#### Task prompt:
Return the lines from the line containing "Keep writing the" through the line containing "bpy.context.scene.collection.objects.link(lamp)" exactly. No other line should appear in the answer.
## begin Records provided
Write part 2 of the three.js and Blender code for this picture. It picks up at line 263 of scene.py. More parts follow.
## end Records provided
## begin Records provided
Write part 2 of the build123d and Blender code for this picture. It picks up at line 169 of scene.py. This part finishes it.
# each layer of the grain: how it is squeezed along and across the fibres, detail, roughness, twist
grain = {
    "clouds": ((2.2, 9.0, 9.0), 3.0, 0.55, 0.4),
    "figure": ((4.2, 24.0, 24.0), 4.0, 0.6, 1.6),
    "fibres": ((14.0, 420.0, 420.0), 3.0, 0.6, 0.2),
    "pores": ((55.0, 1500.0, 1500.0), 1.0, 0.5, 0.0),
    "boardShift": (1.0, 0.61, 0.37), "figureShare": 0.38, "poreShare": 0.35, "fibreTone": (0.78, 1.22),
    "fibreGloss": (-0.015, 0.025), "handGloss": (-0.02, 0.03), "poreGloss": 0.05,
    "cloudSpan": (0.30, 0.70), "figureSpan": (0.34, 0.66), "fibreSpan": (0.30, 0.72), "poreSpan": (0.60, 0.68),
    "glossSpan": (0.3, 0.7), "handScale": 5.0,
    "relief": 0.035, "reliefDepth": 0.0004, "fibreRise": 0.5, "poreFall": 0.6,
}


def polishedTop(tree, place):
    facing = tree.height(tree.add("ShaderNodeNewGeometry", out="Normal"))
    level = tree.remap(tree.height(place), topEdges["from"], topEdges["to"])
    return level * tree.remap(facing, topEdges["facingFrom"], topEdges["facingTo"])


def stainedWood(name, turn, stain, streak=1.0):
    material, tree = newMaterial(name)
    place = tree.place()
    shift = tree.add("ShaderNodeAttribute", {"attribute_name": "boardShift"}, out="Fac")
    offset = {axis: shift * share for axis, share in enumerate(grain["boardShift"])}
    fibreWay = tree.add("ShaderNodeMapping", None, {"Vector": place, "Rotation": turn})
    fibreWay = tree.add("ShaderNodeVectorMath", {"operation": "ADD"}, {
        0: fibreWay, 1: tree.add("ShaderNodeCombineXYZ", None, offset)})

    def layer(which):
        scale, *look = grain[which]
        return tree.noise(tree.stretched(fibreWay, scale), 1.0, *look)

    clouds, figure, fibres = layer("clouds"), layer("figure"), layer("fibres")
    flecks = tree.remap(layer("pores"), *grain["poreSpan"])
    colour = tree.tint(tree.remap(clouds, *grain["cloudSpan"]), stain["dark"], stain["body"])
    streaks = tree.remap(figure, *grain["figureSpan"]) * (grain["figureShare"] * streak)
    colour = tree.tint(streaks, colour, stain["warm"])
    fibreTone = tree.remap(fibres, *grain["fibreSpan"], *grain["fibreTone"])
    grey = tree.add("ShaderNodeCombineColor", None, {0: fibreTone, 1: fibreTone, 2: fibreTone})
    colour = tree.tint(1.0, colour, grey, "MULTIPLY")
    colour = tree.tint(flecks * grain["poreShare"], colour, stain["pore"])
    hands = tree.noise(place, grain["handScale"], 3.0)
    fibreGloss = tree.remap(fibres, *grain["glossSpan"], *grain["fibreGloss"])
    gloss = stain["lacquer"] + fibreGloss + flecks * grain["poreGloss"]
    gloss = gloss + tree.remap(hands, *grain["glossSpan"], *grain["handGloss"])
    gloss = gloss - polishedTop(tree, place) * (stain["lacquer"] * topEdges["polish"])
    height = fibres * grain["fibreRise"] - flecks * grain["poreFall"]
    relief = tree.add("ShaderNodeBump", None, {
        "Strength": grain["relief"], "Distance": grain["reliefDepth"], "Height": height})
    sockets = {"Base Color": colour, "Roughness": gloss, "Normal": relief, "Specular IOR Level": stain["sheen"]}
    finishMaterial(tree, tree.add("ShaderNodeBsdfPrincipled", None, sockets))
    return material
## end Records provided
## begin Records provided
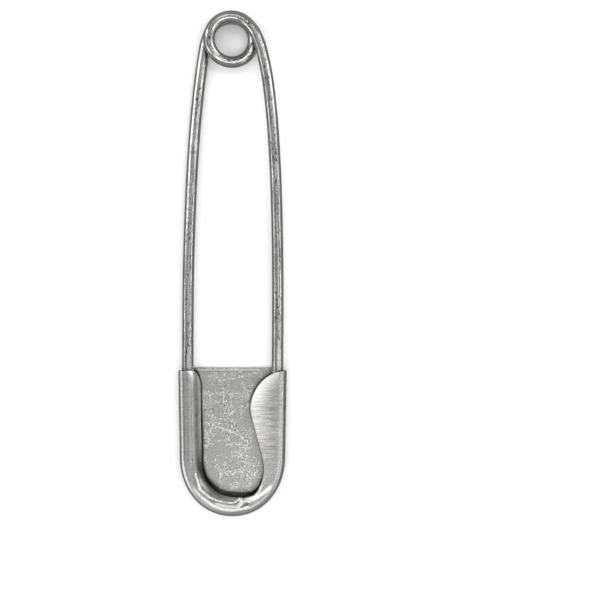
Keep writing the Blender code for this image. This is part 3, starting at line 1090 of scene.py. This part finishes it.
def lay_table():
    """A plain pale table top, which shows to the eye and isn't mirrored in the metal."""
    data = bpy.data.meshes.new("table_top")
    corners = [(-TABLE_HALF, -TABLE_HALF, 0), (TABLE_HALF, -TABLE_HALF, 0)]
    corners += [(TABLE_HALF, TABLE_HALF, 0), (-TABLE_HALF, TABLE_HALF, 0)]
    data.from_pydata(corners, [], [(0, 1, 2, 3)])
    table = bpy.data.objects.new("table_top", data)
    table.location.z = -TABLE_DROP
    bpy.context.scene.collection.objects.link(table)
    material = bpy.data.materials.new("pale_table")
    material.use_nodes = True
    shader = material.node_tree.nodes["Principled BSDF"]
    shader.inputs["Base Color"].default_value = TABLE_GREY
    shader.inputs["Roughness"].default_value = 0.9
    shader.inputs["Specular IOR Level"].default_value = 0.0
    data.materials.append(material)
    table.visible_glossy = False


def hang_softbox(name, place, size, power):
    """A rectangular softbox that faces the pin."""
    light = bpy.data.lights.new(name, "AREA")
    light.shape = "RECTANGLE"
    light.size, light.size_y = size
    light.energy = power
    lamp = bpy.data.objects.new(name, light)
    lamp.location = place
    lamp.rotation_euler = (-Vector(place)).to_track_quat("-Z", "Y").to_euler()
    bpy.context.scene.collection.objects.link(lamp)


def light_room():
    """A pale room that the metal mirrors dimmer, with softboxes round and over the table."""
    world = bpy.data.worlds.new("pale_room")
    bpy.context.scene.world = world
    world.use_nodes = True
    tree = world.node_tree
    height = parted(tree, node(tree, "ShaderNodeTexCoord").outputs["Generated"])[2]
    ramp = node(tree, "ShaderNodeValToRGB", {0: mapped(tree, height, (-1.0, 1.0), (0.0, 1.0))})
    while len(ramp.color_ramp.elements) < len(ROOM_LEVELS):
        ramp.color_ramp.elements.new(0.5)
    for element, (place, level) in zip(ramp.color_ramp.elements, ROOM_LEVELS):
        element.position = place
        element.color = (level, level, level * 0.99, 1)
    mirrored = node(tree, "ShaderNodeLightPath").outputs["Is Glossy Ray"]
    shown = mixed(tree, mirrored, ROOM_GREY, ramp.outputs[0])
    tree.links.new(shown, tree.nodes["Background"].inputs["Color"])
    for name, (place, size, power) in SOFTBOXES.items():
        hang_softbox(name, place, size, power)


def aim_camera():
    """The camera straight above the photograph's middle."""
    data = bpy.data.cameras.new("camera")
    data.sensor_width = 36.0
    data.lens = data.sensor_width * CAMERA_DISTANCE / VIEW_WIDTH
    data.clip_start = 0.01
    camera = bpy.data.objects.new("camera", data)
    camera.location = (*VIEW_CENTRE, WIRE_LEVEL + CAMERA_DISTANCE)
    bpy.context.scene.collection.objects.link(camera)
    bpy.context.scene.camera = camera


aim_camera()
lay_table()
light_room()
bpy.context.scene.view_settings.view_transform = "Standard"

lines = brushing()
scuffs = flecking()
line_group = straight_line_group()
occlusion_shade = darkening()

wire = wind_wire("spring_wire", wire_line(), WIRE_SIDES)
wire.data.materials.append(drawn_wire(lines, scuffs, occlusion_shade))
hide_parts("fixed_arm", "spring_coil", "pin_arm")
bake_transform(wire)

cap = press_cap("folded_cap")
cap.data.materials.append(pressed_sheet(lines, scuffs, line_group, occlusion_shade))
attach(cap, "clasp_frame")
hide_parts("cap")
## end Records provided
#### Solution:
Keep writing the Blender code for this image. This is part 3, starting at line 1090 of scene.py. This part finishes it.
def lay_table():
    """A plain pale table top, which shows to the eye and isn't mirrored in the metal."""
    data = bpy.data.meshes.new("table_top")
    corners = [(-TABLE_HALF, -TABLE_HALF, 0), (TABLE_HALF, -TABLE_HALF, 0)]
    corners += [(TABLE_HALF, TABLE_HALF, 0), (-TABLE_HALF, TABLE_HALF, 0)]
    data.from_pydata(corners, [], [(0, 1, 2, 3)])
    table = bpy.data.objects.new("table_top", data)
    table.location.z = -TABLE_DROP
    bpy.context.scene.collection.objects.link(table)
    material = bpy.data.materials.new("pale_table")
    material.use_nodes = True
    shader = material.node_tree.nodes["Principled BSDF"]
    shader.inputs["Base Color"].default_value = TABLE_GREY
    shader.inputs["Roughness"].default_value = 0.9
    shader.inputs["Specular IOR Level"].default_value = 0.0
    data.materials.append(material)
    table.visible_glossy = False


def hang_softbox(name, place, size, power):
    """A rectangular softbox that faces the pin."""
    light = bpy.data.lights.new(name, "AREA")
    light.shape = "RECTANGLE"
    light.size, light.size_y = size
    light.energy = power
    lamp = bpy.data.objects.new(name, light)
    lamp.location = place
    lamp.rotation_euler = (-Vector(place)).to_track_quat("-Z", "Y").to_euler()
    bpy.context.scene.collection.objects.link(lamp)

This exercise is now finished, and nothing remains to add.